Ce suffixe peut s'appliquer également à des verbes intransitifs d'activité ou inchoatifs, les propositions dérivées ont alors des structures transitives (285 à 287), et le sujet cumule le rôle de causateur et de causataire, il est à la fois l'initiateur de l'action causée et l'agent immédiat de cette action. En d'autres termes, il s'agit ici de causation directe.

‘285 a. Boo ma nuyoo te reewuloo, damay defe ni danga mer
Hyp.N2S 1S saluer conj. rire-Nég2S EVerb1S-inacc. croire compl. EVerb2S ê.fâché
Si tu me salues et (que) tu ne souris pas, je vais croire que tu es fâché. (Fal)

b. Waxambaane bilee reeloo mbooloo mi ak gaññaxoom yi. (Fal)
jeune.homme dém. rire-loo assemblée déf. avec grimace déf.P.
Ce jeune homme a fait rire l'assistance avec ses grimaces.’ ‘286 a.

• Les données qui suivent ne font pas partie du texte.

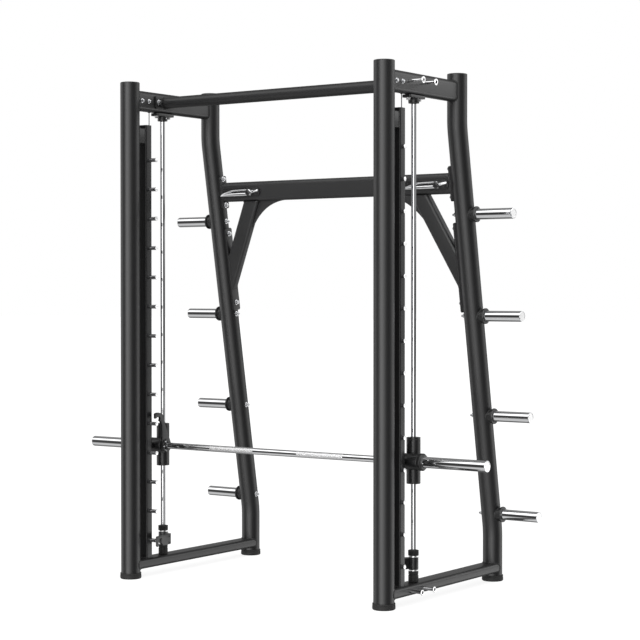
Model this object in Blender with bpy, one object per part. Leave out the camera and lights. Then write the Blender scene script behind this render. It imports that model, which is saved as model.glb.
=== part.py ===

Kuy wut du gaaw a yoqi. (Fal)
pro.-inacc. chercher ENég3S ê.rapide d.v. se.décourager
Celui qui cherche ne se décourage pas vite.

b. Li ngeen déggowul ci seen biir a ma yoqiloo. (Fal)
pro. N2P entendre-oo-nég. loc. poss2P intérieur ESuj 1S se.décourager-loo
C'est le fait que vous ne vous entendez pas entre vous qui m'a découragé.’ ‘287 Toogloo na ko
asseoir-loo P3S 3S
Il l'a fait s'asseoir.’

À la différence du suffixe –lu, la non apparition de l'agent de l'action provoquée est optionnelle avec –loo. Avec ce dernier, seul le contexte permet de ne pas le définir.

‘288 a. Duus bi yóbbu na samay yëre. (Fal)
vague déf. emporter P3S poss1S-P habit
La vague a emporté mes habits.

b. mu laaj yaayam mburaake ag soow mu mu yóbbuloo 44 )
N3S demander mère-poss3S mburaké avec lait.caillé rel. N3S emporter-loo
elle demanda à sa mère du mburaké et du lait caillé qu'elle fit envoyer.’

L'analyse du suffixe –loo conduit à plusieurs remarques. Il s'agit du seul suffixe présenté qui montre une dérivation causative traditionnelle. Toutes les autres formes décrites jusqu'à présent présentent des particularités par rapport au causatif prototypique. De plus, même si la dérivation en –loo ne peut s'appliquer sur les verbes d'état, les autres dérivations ont un champ d'action plus restreint. Avant de faire un véritable récapitulatif sur les causatives morphologiques de cette langue, il nous reste à voir le suffixe –le. Nous avons déjà eu un aperçu de cette forme dans la description des causatives périphrastiques. Nous avons alors précisé que les causatives du type 'aider quelqu'un à faire quelque chose' sont exprimées dans cette langue par un outil morphologique spécial, le suffixe–le.

Notes
44.

Exemple tiré des contes. Contexte. Elle (= Nguilane) se prépare à partir pour venger sa sœur. Cette phrase décrit les préparatifs du départ, même en contexte, il est difficile de savoir qui l'envoie et où c'est envoyé.